SHIRE Hall is challenging the European Union's tax on tampons.
Gloucestershire County Council has voted to challenge the planned tax on female sanitary products.
Under European Union rules, female sanitary products are taxed at a 5 per cent VAT, as they are currently classified as a luxury item.
County councillors supported a motion proposed by Cllr Lesley Williams (Stonehouse, Lab), on December 2, and agreed that the tax should not be levied and they resolved to take action.
A motion was unanimously agreed for, Mark Hawthorne (Quedgeley, Con), leader of the council, to write to all MEPs in the South West and Gibraltar, Gloucestershire’s six MPs, and the Chancellor of the Exchequer, Rt Hon George Osborne MP, urging them to negotiate with European representatives to reduce the VAT charge to 0 per cent on all female sanitary products.
The county council also requested the that the leader write to the European Commission, calling on them to change their policy and allow zero rating of female sanitary products.

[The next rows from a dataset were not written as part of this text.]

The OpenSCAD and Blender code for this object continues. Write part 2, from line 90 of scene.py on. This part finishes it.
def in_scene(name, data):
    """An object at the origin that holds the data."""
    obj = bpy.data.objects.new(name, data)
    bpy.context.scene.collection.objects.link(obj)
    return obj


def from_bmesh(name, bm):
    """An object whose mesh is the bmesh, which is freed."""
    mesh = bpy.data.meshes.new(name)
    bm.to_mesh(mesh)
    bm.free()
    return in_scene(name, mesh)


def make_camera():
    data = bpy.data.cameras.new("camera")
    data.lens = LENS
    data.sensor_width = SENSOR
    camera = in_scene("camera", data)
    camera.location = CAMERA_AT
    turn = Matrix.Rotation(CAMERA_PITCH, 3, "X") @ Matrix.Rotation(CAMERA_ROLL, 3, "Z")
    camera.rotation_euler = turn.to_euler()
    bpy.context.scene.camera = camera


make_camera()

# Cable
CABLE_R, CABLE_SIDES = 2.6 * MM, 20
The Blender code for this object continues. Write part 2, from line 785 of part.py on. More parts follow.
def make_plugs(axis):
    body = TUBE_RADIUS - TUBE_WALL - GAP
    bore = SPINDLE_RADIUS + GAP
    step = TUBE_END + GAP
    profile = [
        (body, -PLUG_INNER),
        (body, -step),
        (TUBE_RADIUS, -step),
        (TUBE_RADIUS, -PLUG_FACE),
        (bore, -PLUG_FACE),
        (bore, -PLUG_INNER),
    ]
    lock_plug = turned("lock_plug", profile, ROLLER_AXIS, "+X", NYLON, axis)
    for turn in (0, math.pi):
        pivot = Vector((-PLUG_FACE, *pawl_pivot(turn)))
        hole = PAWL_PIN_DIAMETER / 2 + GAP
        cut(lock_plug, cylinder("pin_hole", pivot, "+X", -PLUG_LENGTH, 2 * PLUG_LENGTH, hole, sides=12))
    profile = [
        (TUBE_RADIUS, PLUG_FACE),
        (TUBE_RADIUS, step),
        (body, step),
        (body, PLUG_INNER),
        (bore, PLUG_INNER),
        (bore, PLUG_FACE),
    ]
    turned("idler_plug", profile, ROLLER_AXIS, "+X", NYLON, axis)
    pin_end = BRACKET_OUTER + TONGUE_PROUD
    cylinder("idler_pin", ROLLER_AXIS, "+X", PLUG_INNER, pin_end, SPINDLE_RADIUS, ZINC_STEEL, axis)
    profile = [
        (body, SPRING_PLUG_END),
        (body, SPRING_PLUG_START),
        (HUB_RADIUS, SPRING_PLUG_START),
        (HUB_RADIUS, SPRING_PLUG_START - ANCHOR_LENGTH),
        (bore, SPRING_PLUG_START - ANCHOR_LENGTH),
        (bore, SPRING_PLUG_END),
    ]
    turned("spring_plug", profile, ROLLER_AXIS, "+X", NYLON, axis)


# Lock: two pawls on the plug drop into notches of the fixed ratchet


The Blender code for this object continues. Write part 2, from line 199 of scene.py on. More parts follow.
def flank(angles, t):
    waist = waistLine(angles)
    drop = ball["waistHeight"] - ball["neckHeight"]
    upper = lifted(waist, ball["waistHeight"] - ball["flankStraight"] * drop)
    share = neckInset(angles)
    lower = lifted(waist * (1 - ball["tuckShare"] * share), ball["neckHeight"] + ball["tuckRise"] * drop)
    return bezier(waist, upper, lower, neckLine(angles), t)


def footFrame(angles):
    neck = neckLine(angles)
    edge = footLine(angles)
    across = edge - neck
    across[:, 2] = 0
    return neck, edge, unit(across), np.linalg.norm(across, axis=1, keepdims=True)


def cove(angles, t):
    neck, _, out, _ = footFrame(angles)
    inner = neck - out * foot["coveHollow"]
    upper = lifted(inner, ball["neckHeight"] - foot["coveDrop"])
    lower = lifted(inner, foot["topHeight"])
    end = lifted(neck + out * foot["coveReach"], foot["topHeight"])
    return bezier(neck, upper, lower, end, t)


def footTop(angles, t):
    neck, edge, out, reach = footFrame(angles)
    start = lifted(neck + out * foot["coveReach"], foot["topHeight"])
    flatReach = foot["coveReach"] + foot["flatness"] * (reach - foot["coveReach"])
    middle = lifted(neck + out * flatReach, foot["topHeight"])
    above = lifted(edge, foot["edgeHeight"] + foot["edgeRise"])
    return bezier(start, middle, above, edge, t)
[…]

Cllr Lesley Williams, Leader of the Labour group, who proposed the motion, said: “For woman’s sanitary products to be classified as a luxury is an affront to the decent society that we claim to have.
"When Jaffa Cakes, cake decorations and crocodile meat are classified as essential – 0 per cent rated – products, but tampons are rated as a luxury – then I am sorry, but we seriously have our priorities messed up.”
Cllr Dorcas Binns, cabinet member for older people, (Nailsworth, Con), said: “It’s genuinely shocking that the European Commission argues the tampon tax is vital to stop ’distortions of competition in the internal market’.
"There was unanimous support for George Osborne’s position on this - now we all need to lobby the EU to get them to drop the European Tampon tax.
"It’s wholly wrong that unelected bureaucrats in Brussels are forcing women to pay tax on something absolutely vital."
Cllr Jeremy Hilton (Kingsholm and Wotton, Lib) Liberal Democrat group leader, said: “We all know that the tax on female sanitary products is fundamentally wrong and needs changing.
"Until such time changes are made, I welcome the decision by the Chancellor of the Exchequer to use the income from this tax to support women’s charities.”